Lemma 2: if a normed space has a Schauder basis then it is seperable.

??? note "Proof:"

Will be added later.

Completion

Theorem 3: for every normed space (X, \|\cdot\|_X) there exists a Banach space (Y, \|\cdot\|_Y) that contains a subspace W that satisfies the following conditions

  1. W is a normed space isometric with X.
  2. W is dense in Y.

??? note "Proof:"

Will be added later.

The Banach space (Y, \|\cdot\|_Y) is unique up to isometry.

Finite dimension

Lemma 3: let \{x_k\}_{k=1}^n with n \in \mathbb{N} be a linearly independent set of vectors in a normed space (X, \|\cdot\|), then there exists a c > 0 such that

\Big| \sum_{k=1}^n \alpha_k x_k \Big| \geq c \sum_{k=1}^n |\alpha_k|,

for all \{\alpha_k\}_{k=1}^n \in F.

??? note "Proof:"

Will be added later.

As a first application of this lemma, let us prove the following.

Theorem 4: every finite-dimensional subspace M of a normed space (X, \|\cdot\|) is complete.

??? note "Proof:"

Will be added later.

In particular, every finite dimensional normed space is complete.

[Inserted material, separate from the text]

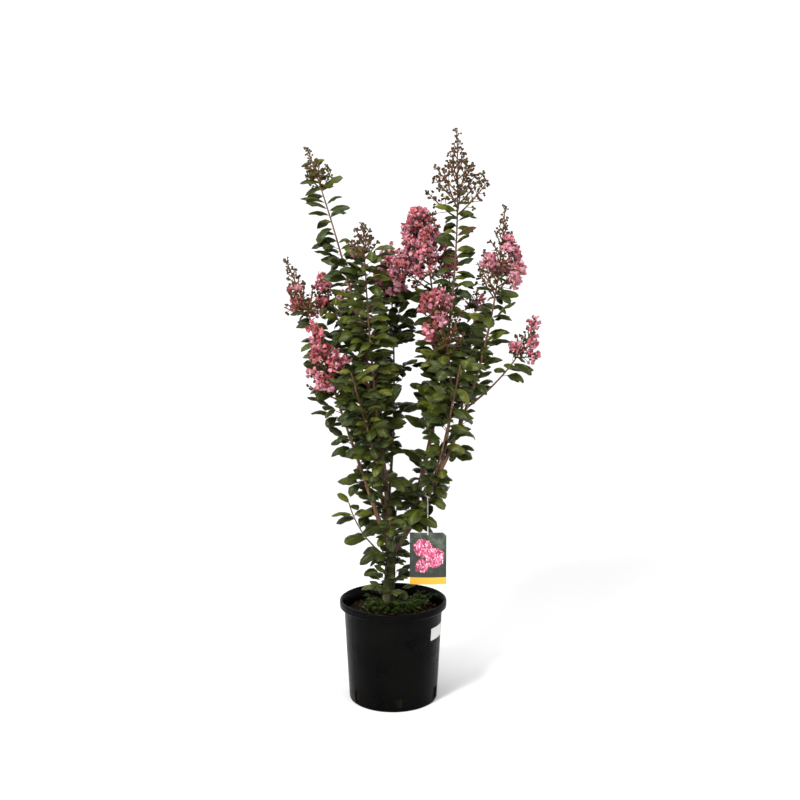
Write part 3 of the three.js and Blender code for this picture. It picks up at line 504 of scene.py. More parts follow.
def arc_place(s, rise, bend):
    """How far out and up an arch of length 1 has come at s, when it sets out at the rise and has turned
    down by the bend at its end: out (sin rise - sin e) / bend, up (cos e - cos rise) / bend, with e =
    rise - bend s."""
    e = rise - bend * s
    return (np.sin(rise) - np.sin(e)) / bend, (np.cos(e) - np.cos(rise)) / bend, e


def blades(root, heading, rise, bend, roll, length, fold, tone):
    """Leaves as flattened closed tubes of six rings. The midrib is an arch in the heading's upright plane;
    at t across, a point lies side t w(s) from it and fold t^2 w(s) below it, with a wave along the rim,
    the whole rolled about the midrib."""
    root, heading = (v.reshape(-1, 1, 1, 3) for v in (root, heading))
    rise, bend, roll, length, fold = (v.reshape(-1, 1, 1, 1) for v in (rise, bend, roll, length, fold))
    s = LEAF_STATIONS[:, None, None]
    t = LEAF_ACROSS[:, None]
    out, up, e = arc_place(s, rise, bend)
    middle = root + length * (heading * out + UP * up)
    normal = UP * np.cos(e) - heading * np.sin(e)
    level = np.cross(heading, UP)
    side = level * np.cos(roll) + normal * np.sin(roll)
    normal = normal * np.cos(roll) - level * np.sin(roll)
    breadth = LEAF_BREADTH[:, None, None] * length * LEAF_WIDTH / 2
    wave = 0.16 * np.sin(10 * s + 40 * roll + t) * t ** 2
    face = LEAF_FACE[:, None] * LEAF_THICKNESS / 2
    height = face + breadth * (wave - fold * t ** 2)
    body = middle + side * t * breadth * (1 - 0.25 * fold) + normal * height
    out, up, _e = arc_place(1.0, rise, bend)
    tip = root + length * (heading * out + UP * up)
    tones = np.where(np.arange(LEAF_SIDES) >= LEAF_SIDES // 2, UNDERSIDE, tone[:, None])
    return closed_tubes(root, body, tip, LEAF_ACROSS / 2 + 0.5, LEAF_STATIONS, tone=tones)


def leaf_rims(ends):
    """The edges of the mesh that run along a leaf's rim: both ends at t = 1 or both at t = -1 of one leaf."""
    place = ends % LEAF_POINTS
    inside = (place > 0) & (place < LEAF_POINTS - 1)
    across = (place - 1) % LEAF_SIDES
    return inside.all(1) & ((across == 0).all(1) | (across == LEAF_SIDES // 2).all(1))


class Growth:
    """What has grown so far, by kind (leaves, twigs, branches of flower heads, florets and buds) and
    region."""

    def __init__(self):
        self.items = defaultdict(list)
        self.leaf_middles = np.zeros((0, 3))

    def add(self, kind, region, *item):
        self.items[kind, region].append(item)

    def add_leaf(self, region, leaf, tone):
        """Adds the leaf unless its middle lies too near another leaf's, and says whether it did."""
        middle = leaf_point(leaf, 0.55)
        if (np.linalg.norm(self.leaf_middles - middle, axis=1) < LEAF_APART).any():
            return False
        self.leaf_middles = np.concatenate([self.leaf_middles, middle[None]])
        self.add("leaves", region, *leaf, tone)
        return True

    def columns(self, kind, region):
        """The items' fields, each as one array."""
        return [np.array(field) for field in zip(*self.items[kind, region])]


def drawn_leaf(foot, way, chance, size=1.0):
    """Root, heading, rise, bend, roll, length and fold of a leaf that sets out along the way, arches down and
    rolls its face a little to the light before it."""
    heading = unit(way * [1, 1, 0] + [1e-6, 0, 0])
    rise = float(np.clip(math.asin(np.clip(way[2], -1, 1)) * 0.8 + 0.5, 0.3, 1.15))
    rise += chance.uniform(-0.25, 0.25)
    roll = chance.uniform(-0.5, 0.5) - np.cross(heading, UP) @ LIGHT_SIDE * chance.uniform(0.0, 0.8)
    return (foot, heading, rise, chance.uniform(1.1, 2.4), roll,
            chance.uniform(*LEAF_LENGTH) * size, chance.uniform(0.3, 0.8))


def leaf_point(leaf, s, across=0.0):
    foot, heading, rise, bend, _roll, length, _fold = leaf
    out, up, _e = arc_place(s, rise, bend)
    return foot + length * (heading * out + UP * up) + np.cross(heading, UP) * across * length


def leaf_marks(leaf):
    return np.stack([leaf_point(leaf, 0.5, 0.22), leaf_point(leaf, 0.5, -0.22), leaf_point(leaf, 1.0)])


def spray_tone(chance, along, before=None):
    """0 deep, 1 middle, 2 fresh, 3 russet: fresher towards the tip; a leaf mostly keeps its spray's tone."""
    if before is not None and chance.random() < 0.75:
        return before
    odds = np.array([0.56 - 0.18 * along, 0.4, 0.07 + 0.09 * along, 0.01 + 0.015 * along])
    return int(chance.choice(4, p=odds / odds.sum()))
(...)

Proposition 2: every finite-dimensional subspace M of a normed space (X, \|\cdot\|) is a closed subspace of X.

??? note "Proof:"

Will be added later.

Another interesting property of finite-dimensional vector space X is that all norms on X lead to the same topology for X. That is, the open subsets of X are the same, regardless of the particular choice of a norm on X. The details are as follows.

Definition 6: a norm \|\cdot\|_1 on a vector space X is equivalent to a norm \|\cdot\|_2 on X if there exists a,b>0 such that

\forall x \in X: a |x|_1 \leq |x|_2 \leq b |x|_1.

This concept is motivated by the following proposition.

Proposition 3: equivalent norms on X define the same topology for X.

??? note "Proof:"

Will be added later.

Using lemma 3 we may now prove the following theorem.

Theorem 5: on a finite dimensional vector space X any norm \|\cdot\|_1 is equivalent to any other norm \|\cdot\|_2.

??? note "Proof:"

Will be added later.

This theorem is of considerable importance. For instance, it implies that convergence or divergence of a sequence in a finite dimensional vector space does not depend on the particular choice of a norm on that space.